*The electricity system would fail almost certainly do to a failure in the transmission system from a drop in demand well before any of the power plants stopped operating.
The demand would plummet, while the power plants continue to produce electricity sending tons of power through the wires with no where for it to go. This would essentially cause the grid to fail and then the power plants would automatically trip off at that point.*
Not quite right. If demand drops the electricity doesnt get produced with no place to go-- the generators fell the lessened load and reflect back less mechanical load on the turbine, whose steam regulator turns down the amount of steam going to the turbine in order to maintain the same generator RPM. This adjustment happens automatically and continuously, in much less than a second, as the generator must stay in phase with the reset of the power grid-- it can’t be allowed to get even a fraction of a revolution ahead or behind the grid voltage.

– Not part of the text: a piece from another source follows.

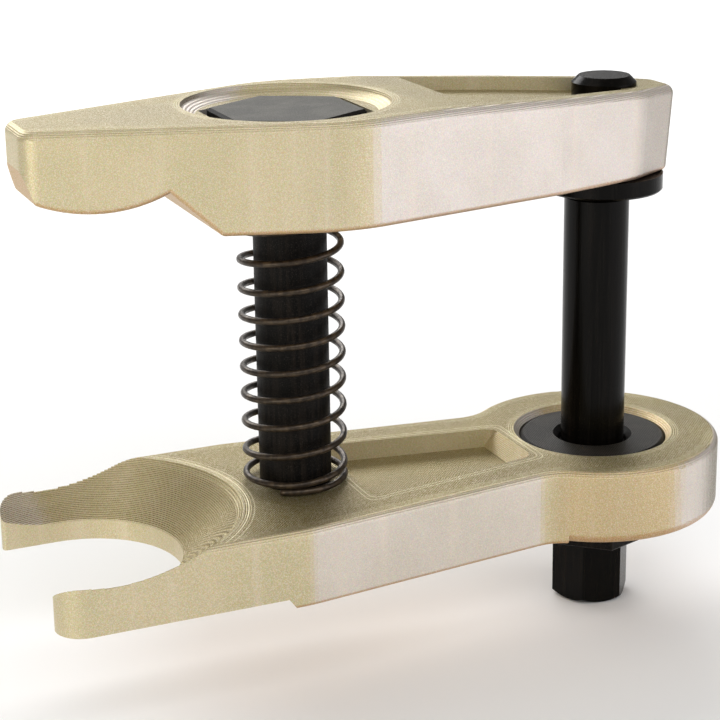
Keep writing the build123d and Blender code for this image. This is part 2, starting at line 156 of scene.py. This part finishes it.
def rgb(red, green, blue):
    """A colour as the eye reads it, 0 to 255, in the renderer's linear values."""
    shares = [value / 255 for value in (red, green, blue)]
    linear = [((c + 0.055) / 1.055) ** 2.4 if c > 10 / 255 else c / 12.92 for c in shares]
    return (*linear, 1.0)


# ---------------------------------------------------------------- materials
LINE_PITCH = 0.68 * MM
LAYER = 0.5 * MM
EDGE_BAND_OUT = 3.6 * LINE_PITCH
EDGE_BAND_IN = 3.0 * LINE_PITCH
RING_LINE = 0.3 * MM
DOT_SPACING = 1.5 * MM
DOT_ROW = 0.35 * MM
# Where the painted tan reflection on the head's walls begins and where it is full.
HEAD_REFLECTION_START = -34 * MM
HEAD_REFLECTION_FULL = -24 * MM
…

The lessened demand for steam eventually shows up as a higher steam pressure in the steam collector manifolds, which is noticed by another automatic system which adjusts the fuel input accordingly. If the steam demand went down very quickly and significantly, there may be too much thermal inertia for this control loop to handle the rising steam pressure, in which case the extra steam must be blown off thru a overpressure valve or dumped through a condensor.
That’s for a coal or gas plant. They tend to be able to adjust relatively quickly to
For a nuclear plant things are not so simple. There’s about a bazillion different nuclear decay reactions going on at any instant. If the electricity demand drops, it’s as above reflected back as decreased demand for steam, which results in higher pressures in the reactor cooling loop, which affects the neutron absorption properties of the coolant. The control systems will try to lower the reaction rate by dropping in more control rods. But the rods cannot control all the decay reactions that are already under way. About 30% of the reactor’s heat production is from these secondary decays, which cannot be controlled at all. So even if the electric load goes to zero, there’s still about 30% of the reactor heat output that has to be dumped somewhere until the decays, well decay, whcih will be several hours. There’s also the curious problem of Xenon poisoning-- Xenon is a decay product that has a very large ability to squelch neutrons. In a stable reactor, the xenon poisoning is kept under control. But if the reactor power goes way down, the xenon poisoning has a chance to peak, making the reactor hard to control. The control algorithms try to keep all these bad things from cascading, but without a little human intelligence in the loop the reactor could easily trip off line.
And no, whatever abilities Stephen King has in a literary way, he generally botches anything technical, witness in THe Shining, the curious, unphysical behavior of the furnace and the snowmobiles (not attributable to spooks).